* What this task involves
The data must be written out once more, precisely as given.

* Recorded information
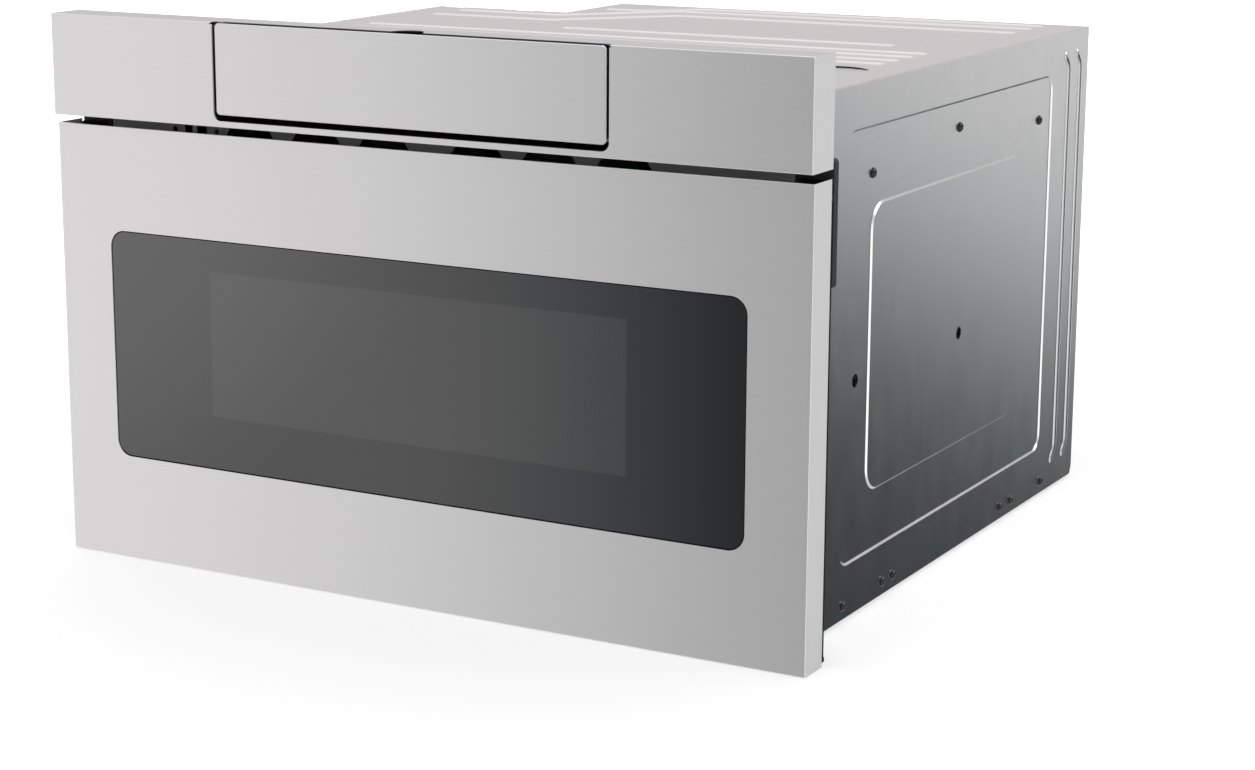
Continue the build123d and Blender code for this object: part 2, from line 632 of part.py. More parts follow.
def drawer_tray():
    """Coated steel box that holds the food, with rounded corners, a rim and a window opening in front."""
    outline = frame_rect(-TRAY_HALF, TRAY_HALF, TRAY_FRONT, TRAY_REAR, TRAY_RADIUS)
    room = frame_rect(-TRAY_HALF + TRAY_SHEET, TRAY_HALF - TRAY_SHEET, TRAY_INNER_FRONT, TRAY_INNER_REAR,
                      TRAY_RADIUS - TRAY_SHEET)
    rim = frame_rect(-TRAY_HALF - TRAY_RIM, TRAY_HALF + TRAY_RIM, TRAY_FRONT, TRAY_REAR + TRAY_RIM,
                     TRAY_RADIUS + TRAY_RIM)
    tray = facing_up(outline, TRAY_BOTTOM, TRAY_TOP)
    tray += facing_up(rim, TRAY_TOP - 2 * TRAY_SHEET, TRAY_TOP)
    tray -= facing_up(room, TRAY_FLOOR, TRAY_TOP + 1)
    tray -= facing_front(view_outline(2.0), TRAY_FRONT - 1, TRAY_INNER_FRONT + 1)
    for x, z in tray_screw_places():
        tray -= rod_y(SCREW_SHANK + SCREW_PLAY, TRAY_FRONT - 1, TRAY_INNER_FRONT + 1, x, z)
    return tray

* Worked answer
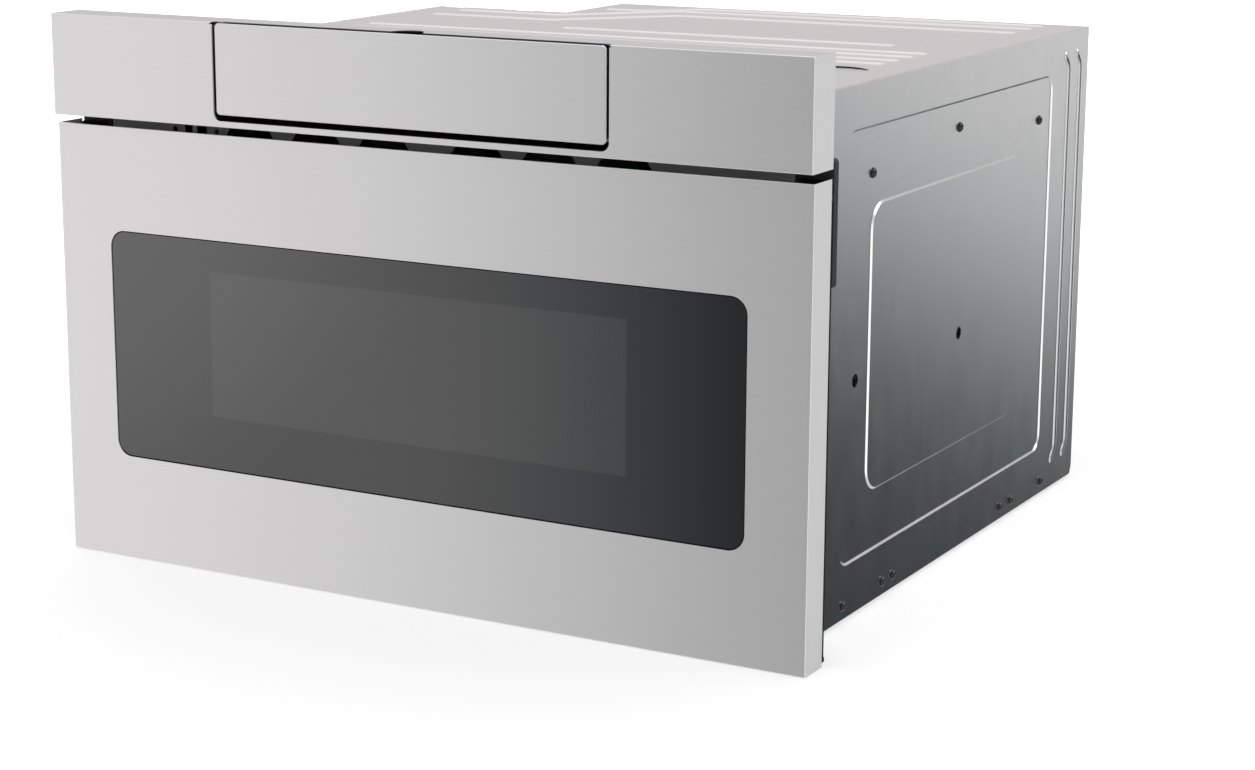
Continue the build123d and Blender code for this object: part 2, from line 632 of part.py. More parts follow.
def drawer_tray():
    """Coated steel box that holds the food, with rounded corners, a rim and a window opening in front."""
    outline = frame_rect(-TRAY_HALF, TRAY_HALF, TRAY_FRONT, TRAY_REAR, TRAY_RADIUS)
    room = frame_rect(-TRAY_HALF + TRAY_SHEET, TRAY_HALF - TRAY_SHEET, TRAY_INNER_FRONT, TRAY_INNER_REAR,
                      TRAY_RADIUS - TRAY_SHEET)
    rim = frame_rect(-TRAY_HALF - TRAY_RIM, TRAY_HALF + TRAY_RIM, TRAY_FRONT, TRAY_REAR + TRAY_RIM,
                     TRAY_RADIUS + TRAY_RIM)
    tray = facing_up(outline, TRAY_BOTTOM, TRAY_TOP)
    tray += facing_up(rim, TRAY_TOP - 2 * TRAY_SHEET, TRAY_TOP)
    tray -= facing_up(room, TRAY_FLOOR, TRAY_TOP + 1)
    tray -= facing_front(view_outline(2.0), TRAY_FRONT - 1, TRAY_INNER_FRONT + 1)
    for x, z in tray_screw_places():
        tray -= rod_y(SCREW_SHANK + SCREW_PLAY, TRAY_FRONT - 1, TRAY_INNER_FRONT + 1, x, z)
    return tray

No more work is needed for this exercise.